CSR Decoder
Decode a Certificate Signing Request (CSR) and inspect its contents: Subject (CN, organization, location), public key (type & size), Subject Alternative Names (SAN), signature algorithm and signature verification. Your CSR is parsed locally and never stored.
What is a CSR?
A CSR (Certificate Signing Request) is an encoded request you send to a Certificate Authority (CA) when applying for an SSL/TLS certificate. It contains your public key and identity details (domain, organization, country), signed with the matching private key.
What does a CSR contain?
- Subject — Common Name (the domain), Organization (O), Organizational Unit (OU), Locality (L), State (ST), Country (C), email.
- Public key — the type (RSA, EC) and size (e.g. 2048-bit).
- Subject Alternative Names (SAN) — additional domains the certificate will cover.

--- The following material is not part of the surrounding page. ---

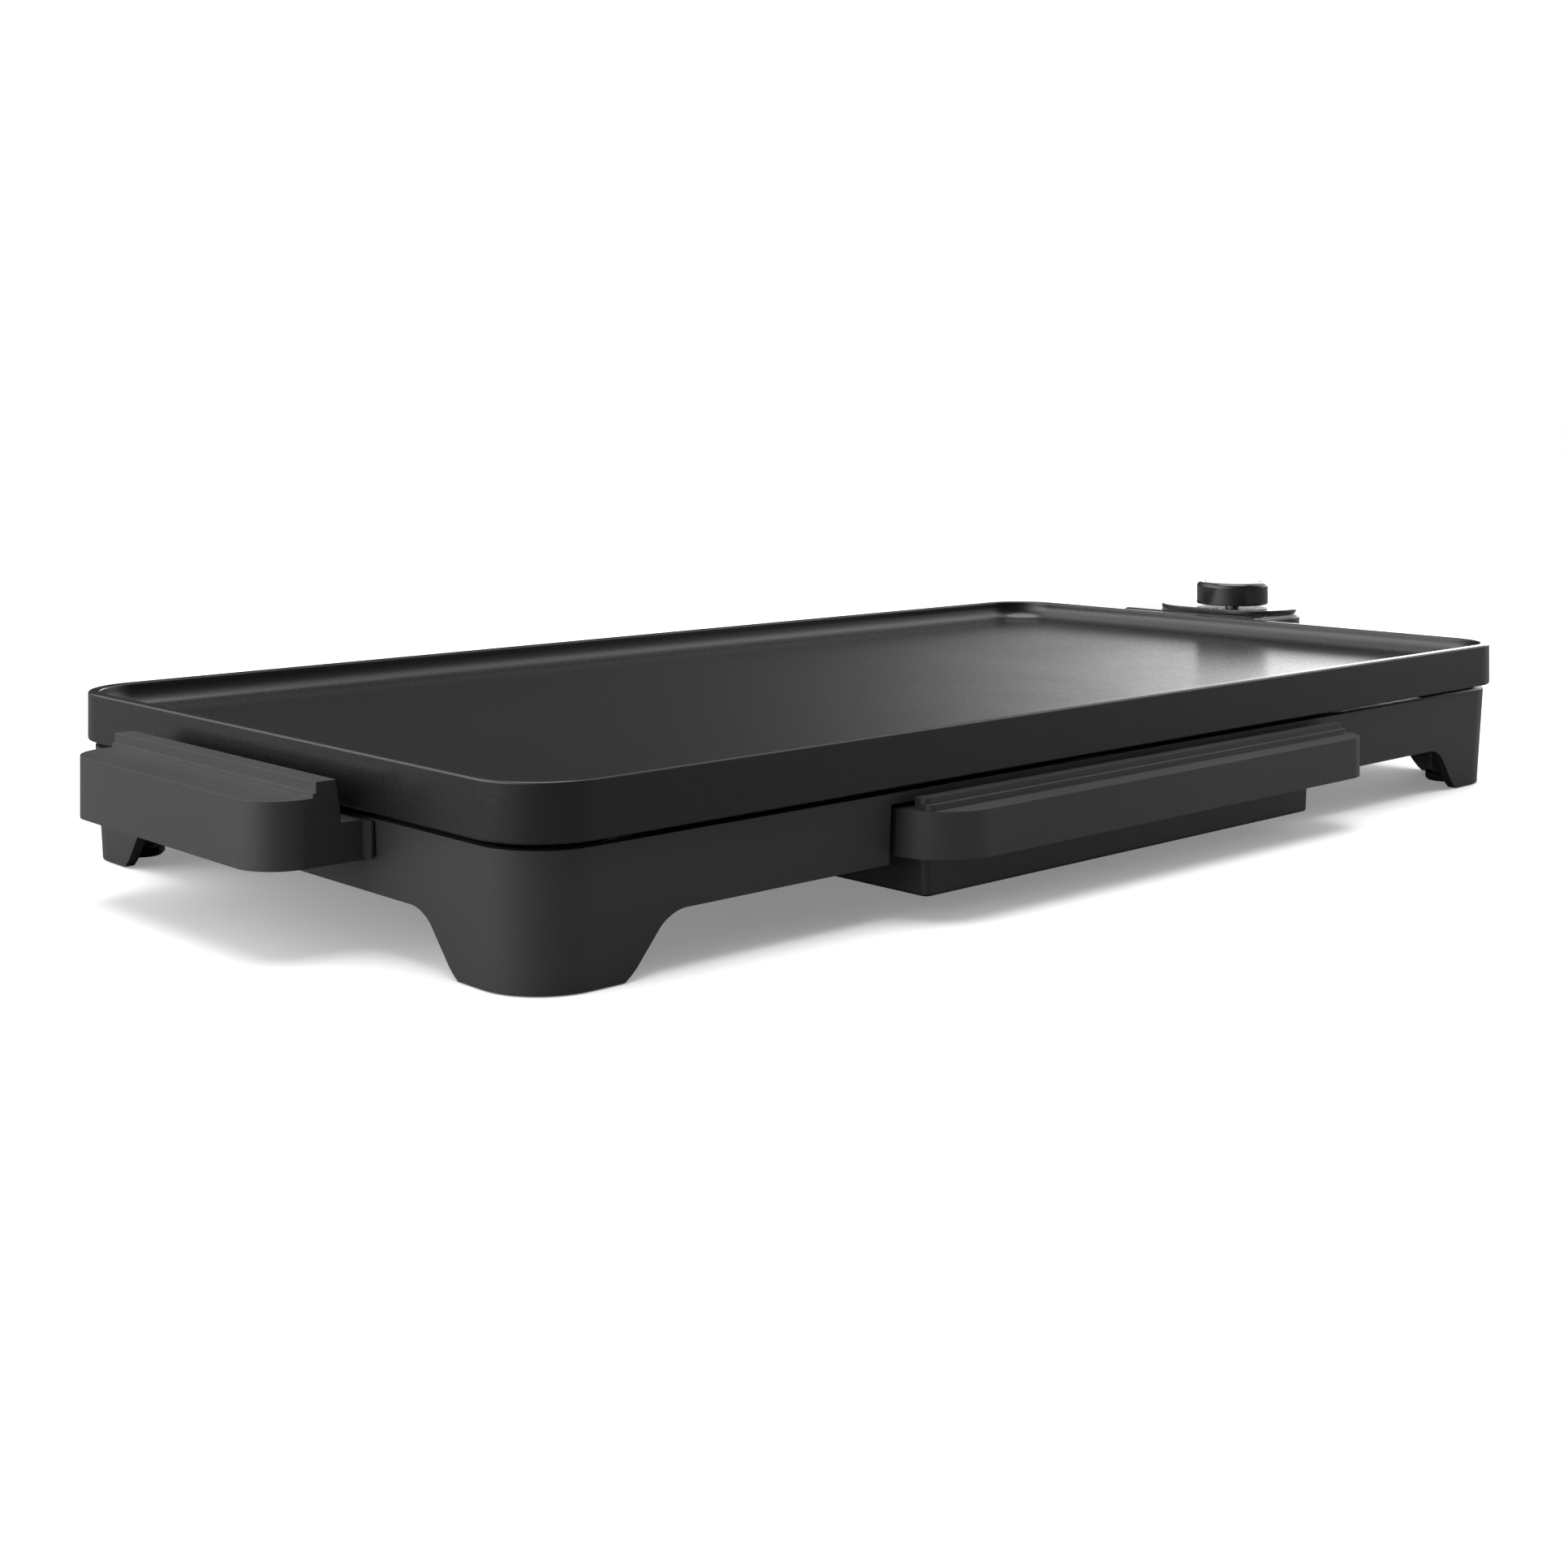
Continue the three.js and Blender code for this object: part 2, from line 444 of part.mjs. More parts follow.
// ---------- thermostat ----------
const thermoRing = (inset, z) => ring(THERMO.inner + inset, THERMO.outer - inset,
  THERMO.mid - THERMO.half + inset, THERMO.mid + THERMO.half - inset, z, 3, THERMO.radius - inset);

function thermostatLower() {
  const { bottom, split, wall } = THERMO;
  const cup = loft([thermoRing(1, bottom), thermoRing(0, bottom + 1), thermoRing(0, split - GAP / 2),
    thermoRing(wall, split - GAP / 2), thermoRing(wall, bottom + wall)]);
  const holes = [bar(PROBE.radius + GAP, 240, 252, THERMO.y, ELEMENT.terminalZ, 14)];
  for (const y of [THERMO.y - ELEMENT.spread, THERMO.y + ELEMENT.spread]) {
    holes.push(bar(SLEEVE_BORE, 240, 252, y, ELEMENT.terminalZ, 14));
  }
  holes.push(bar(4.6, 290, 300, THERMO.y, THERMO.glandZ, 14));
  for (const y of HOUSING_SCREWS) holes.push(pillar(SCREW.bore, 20, 40, THERMO.screwX, y, 12));
  return cut(cup, ...holes);
}

function thermostatUpper() {
  const { split, top, wall, edge } = THERMO;
  const rim = split + GAP / 2;
  const outside = loft([thermoRing(0, rim), thermoRing(0, top - edge),
    thermoRing(0.3 * edge, top - 0.3 * edge), thermoRing(edge, top)]);
  const cup = cut(outside, loft([thermoRing(wall, rim - 5), thermoRing(wall, top - wall)]));
  const bosses = HOUSING_SCREWS.map((y) => pillar(4.4, split + 1, top - wall + 0.5, THERMO.screwX, y, 12));
  const holes = [pillar(KNOB.spindle + 2 * GAP, 40, 70, KNOB.x, THERMO.y, 16),
    bar(LAMP.lens + GAP, 290, 300, LAMP.y, LAMP.z, 14)];
  for (const y of HOUSING_SCREWS) holes.push(pillar(SCREW.bore, 40, top - wall - 1, THERMO.screwX, y, 12));
  return cut(join(cup, ...bosses), ...holes);
}

/** Scale plate under the knob. */
function dialPlate() {
  const { y, halfX, halfY, radius: r, thick } = DIAL;
  const z0 = THERMO.top + GAP, z1 = z0 + thick;
  const rim = (inset, z) => ring(KNOB.x - halfX + inset, KNOB.x + halfX - inset, y - halfY + inset,
    y + halfY - inset, z, r - inset);
  const bore = pillar(KNOB.spindle + 2 * GAP, 50, 70, KNOB.x, THERMO.y, 16);
  return cut(loft([rim(0, z0), rim(0, z1 - 0.4), rim(0.4, z1)]), bore);
}

/** Plain round knob with a softened top edge and a slot for its pointer. */
function knobCap() {
  const { bottom, top, radius: r, x, edge } = KNOB;
  const body = turned([[0, bottom], [r - 0.5, bottom], [r, bottom + 0.5], [r - 0.4, top - 0.7 * edge],
    [r - 0.45 * edge, top - 0.3 * edge], [r - edge, top], [0, top]], x, THERMO.y, 40);
  const socket = pillar(KNOB.spindle + GAP, bottom - 2, bottom + 5, x, THERMO.y, 16);
  const mark = box(...slotSpan(GAP), top - 0.7, top + 1);
  return cut(body, socket, mark);
}

/** Limits in X and Y of the pointer, grown by its clearance where the slot is meant. */
const slotSpan = (extra) => [KNOB.x + 6.3 - extra, KNOB.x + 13.3 + extra, THERMO.y - 0.6 - extra,
  THERMO.y + 0.6 + extra];
const knobSpindle = () =>
  pillar(KNOB.spindle, SWITCH.bossTop + GAP, KNOB.bottom + 4.7, KNOB.x, THERMO.y, 14);
const knobPointer = () => box(...slotSpan(0), KNOB.top - 0.4, KNOB.top - 0.05);

/** Snap-action switch block with a boss for the spindle. */
function switchBlock() {
  const { back, front, half, bottom, top, boss, bossTop } = SWITCH;
  return join(box(back, front, THERMO.y - half, THERMO.y + half, bottom, top),
    pillar(boss, top - 1, bossTop, KNOB.x, THERMO.y, 16));
}

/** Sensing probe, from the switch block out through the wall. */
function probeRod() {
  const { tip, radius: r, rear } = PROBE;
  return turnedAlongX([[0, tip], [r - 1, tip + 0.4], [r, tip + 2], [r, rear], [0, rear]],
    THERMO.y, ELEMENT.terminalZ, 16);
}

/** Spring contact sleeve that grips a terminal pin. */
function contactSleeve(y) {
  const body = bar(ELEMENT.sleeve, 242.5, SWITCH.back - GAP, y, ELEMENT.terminalZ, 14);
  return cut(body, bar(ELEMENT.pin + GAP, 240, 255, y, ELEMENT.terminalZ, 14));
}

/** Gland by which the supply lead leaves the housing. */
function cordGland() {
  const { glandTip: tip, glandZ: z, y, outer, wall } = THERMO;
  const waist = outer - wall - 0.8, flange = outer + GAP;
  const body = turnedAlongX([[0, waist - 2.6], [6.2, waist - 2.6], [6.2, waist], [4.2, waist], [4.2, flange],
    [5.6, flange], [5.6, tip - 0.6], [5, tip], [0, tip]], y, z, 16);
  return cut(body, bar(3, waist - 5, tip + 1, y, z, 12));
}

/** Lens of the pilot lamp, let into the outer wall, and the lamp behind it. */
function pilotLens() {
  const { lens: r, back, y, z } = LAMP;
  const front = THERMO.outer + 1.1;
  return turnedAlongX([[0, back], [r, back], [r, front - 0.5], [r - 0.9, front], [0, front]], y, z, 14);
}
const pilotLamp = () => bar(LAMP.glow, SWITCH.front + 0.5, LAMP.back - GAP, LAMP.y, LAMP.z, 12);

// ---------- assembly ----------
const part = new THREE.Group();
part.name = 'electric_griddle';

function add(name, geometry, material) {
  const mesh = new THREE.Mesh(geometry.translate(SHIFT_X, SHIFT_Y, 0), material);
  mesh.name = name;
  part.add(mesh);
}

add('base_shell', baseShell(), moulded);
for (const { tag, x, y } of footCentres()) add(`foot_pad_${tag}`, footPad(x, y), rubber);
add('griddle_plate', griddlePlate(), coated);
for (const [tag, sx, sy] of CORNERS) {
  const x = sx * POST.x, y = sy * POST.y;
  add(`plate_post_${tag}`, platePost(x, y), zinc);
  add(`plate_screw_${tag}`, screwUp(x, y, BASE.deckBottom - GAP - SCREW.headTall, PLATE.floor - 2.4), zinc);
}
add('heat_shield', heatShield(), steel);
add('heating_element', heatingElement(), zinc);
for (const [tag, s] of [['front', -1], ['back', 1]]) {
  add(`element_clamp_${tag}`, elementClamp(0, s * ELEMENT.loopY), steel);
}
for (const [tag, s] of [['front', -1], ['back', 1]]) {
  add(`terminal_pin_${tag}`, terminalPin(THERMO.y + s * ELEMENT.spread), steel);
  add(`contact_sleeve_${tag}`, contactSleeve(THERMO.y + s * ELEMENT.spread), zinc);
}
add('terminal_shroud', terminalShroud(), ceramic);
add('probe_well', probeWell(), steel);
add('probe_hanger', probeHanger(), steel);
add('tray_rail_left', trayRail(-1), moulded);
add('tray_rail_right', trayRail(1), moulded);
add('drip_tray', dripTray(), moulded);
add('tray_grip', trayGrip(), moulded);
for (const [i, x] of GRIP_SCREWS.entries()) {
  add(`tray_grip_screw_${i ? 'right' : 'left'}`, gripScrew(x), zinc);
}
add('handle_left', leftHandle(), moulded);
add('handle_right', rightHandle(), moulded);
const wallInside = HALF_L - baseInset(LEFT.screwZ) - BASE.wall;
for (const [i, y] of HANDLE_SCREWS.left.entries()) {
  add(`handle_left_screw_${i ? 'back' : 'front'}`,
    screwAlongX(y, LEFT.screwZ, -wallInside + SCREW.headTall + GAP, -HALF_L - 4, -1), zinc);
}
for (const [i, y] of HANDLE_SCREWS.right.entries()) {
  add(`handle_right_screw_${i ? 'back' : 'front'}`,
    screwAlongX(y, LEFT.screwZ, wallInside - SCREW.headTall - GAP, HALF_L + 4, 1), zinc);
}
add('thermostat_lower', thermostatLower(), moulded);
add('thermostat_upper', thermostatUpper(), glossy);
add('dial_plate', dialPlate(), glossy);
add('switch_block', switchBlock(), ceramic);
add('probe_rod', probeRod(), steel);
add('cord_gland', cordGland(), rubber);
add('pilot_lens', pilotLens(), amber);
add('pilot_lamp', pilotLamp(), ceramic);
for (const [i, y] of HOUSING_SCREWS.entries()) {
  add(`housing_screw_${i ? 'back' : 'front'}`,
    screwUp(THERMO.screwX, y, THERMO.bottom - GAP - SCREW.headTall, THERMO.top - THERMO.wall - 2), zinc);
}
add('knob_cap', knobCap(), glossy);
add('knob_spindle', knobSpindle(), steel);
add('knob_pointer', knobPointer(), white);

export default part;
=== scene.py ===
# %% [markdown]
# # Dressing an electric griddle
# The griddle comes from CAD as fifty small solids that move and collide correctly but look like
# plain facets. In this lesson each visible piece is modelled again by hand with Blender's own
# tools, at the exact place that CAD gives it, and every surface gets a finish made of nodes.
# Lengths are metres. +X runs along the griddle to the thermostat, the drip tray opens to -Y.

import json
import math

import bpy
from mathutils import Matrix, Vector


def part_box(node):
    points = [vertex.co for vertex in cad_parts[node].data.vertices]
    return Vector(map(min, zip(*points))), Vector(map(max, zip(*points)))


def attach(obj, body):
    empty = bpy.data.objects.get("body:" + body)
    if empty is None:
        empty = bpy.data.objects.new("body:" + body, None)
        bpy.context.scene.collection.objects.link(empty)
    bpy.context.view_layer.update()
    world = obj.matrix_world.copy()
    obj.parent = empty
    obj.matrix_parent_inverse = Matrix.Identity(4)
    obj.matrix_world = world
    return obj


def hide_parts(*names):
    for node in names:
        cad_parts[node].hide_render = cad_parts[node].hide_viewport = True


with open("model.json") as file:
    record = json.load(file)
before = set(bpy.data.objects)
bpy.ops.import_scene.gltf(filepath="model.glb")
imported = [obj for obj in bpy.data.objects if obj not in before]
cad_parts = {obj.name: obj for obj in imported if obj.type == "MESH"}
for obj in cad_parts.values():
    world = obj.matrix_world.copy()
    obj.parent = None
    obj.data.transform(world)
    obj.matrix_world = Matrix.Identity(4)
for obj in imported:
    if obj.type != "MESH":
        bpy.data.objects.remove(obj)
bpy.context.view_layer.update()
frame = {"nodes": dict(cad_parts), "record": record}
nodes = frame["nodes"]
MM = 0.001

# %% [markdown]
# The camera comes first, so that every later step can be checked through it. It stands low, in
# front of the left corner, and looks level, which keeps all upright edges parallel. A level view
# would place the horizon in the middle, so the lens is shifted, as on a studio view camera, until
# the griddle sits where it should. The distances are measured from the cooking plate's middle.

# %% Camera
plate_low, plate_high = (Vector(corner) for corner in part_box("griddle_plate"))
plate_middle = (plate_low + plate_high) / 2
PLATE_LENGTH = plate_high.x - plate_low.x
PLATE_DEPTH = plate_high.y - plate_low.y

CAMERA_LEFT = 559 * MM
CAMERA_FRONT = 557.7 * MM
CAMERA_HEIGHT = 149.6 * MM
CAMERA_YAW = math.radians(47.15)
SENSOR = 36.0
LENS = 48.96
LENS_SHIFT = (0.0087, -0.2393)
LEVEL = math.radians(90)


def place_camera():
    """Adds the level camera with its shifted lens and makes it the scene's camera."""
    place = (plate_middle.x - CAMERA_LEFT, plate_middle.y - CAMERA_FRONT, CAMERA_HEIGHT)
    bpy.ops.object.camera_add(location=place, rotation=(LEVEL, 0, CAMERA_YAW - LEVEL))
    camera = bpy.context.object
    camera.name = "studio_camera"
    camera.data.sensor_width = SENSOR
    camera.data.lens = LENS
    camera.data.shift_x, camera.data.shift_y = LENS_SHIFT
    camera.data.clip_start = 0.01
    bpy.context.scene.camera = camera
    return camera


camera = place_camera()
print("camera at", [round(v, 3) for v in camera.location])

# %% [markdown]
# ## Light
# A black object shows its studio more than itself: what reads as its shape is the reflection of
# bright and dim areas. Lamps could be placed one by one, but a sky painted by direction is
# smoother and quicker. Its maths is written with the small class below, which is also used for
# every finish. It wraps a node's output, and arithmetic on it adds Math nodes.

# %% Node arithmetic
class Wire:
    """An output socket in a node tree. Sums and products of wires add Math nodes."""

    def __init__(self, tree, socket):
        self.tree = tree
        self.socket = socket

    def math(self, operation, other, swapped=False, clamp=False):
        """Math node on this wire and another wire or number; swapped puts the other one first."""
        pair = (other, self) if swapped else (self, other)
        settings = {"operation": operation, "use_clamp": clamp}
        return add_node(self.tree, "ShaderNodeMath", settings, {0: pair[0], 1: pair[1]})

    def __add__(self, other):
        return self.math("ADD", other)

    def __radd__(self, other):
        return self.math("ADD", other, swapped=True)

    def __sub__(self, other):
        return self.math("SUBTRACT", other)

    def __rsub__(self, other):
        return self.math("SUBTRACT", other, swapped=True)

    def __mul__(self, other):
        return self.math("MULTIPLY", other)

    def __pow__(self, other):
        return self.math("POWER", other)

    def clamped(self):
        """The same value held between 0 and 1."""
        return self.math("ADD", 0.0, clamp=True)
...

- Signature — the algorithm (e.g. SHA-256 with RSA) and the digital signature of the request.
What does this tool do?
Paste your CSR — the entire block from -----BEGIN CERTIFICATE REQUEST----- to -----END CERTIFICATE REQUEST----- — and the tool decodes all of the fields above. It also confirms the CSR signature is valid and warns you if the key is too small (e.g. RSA below 2048-bit).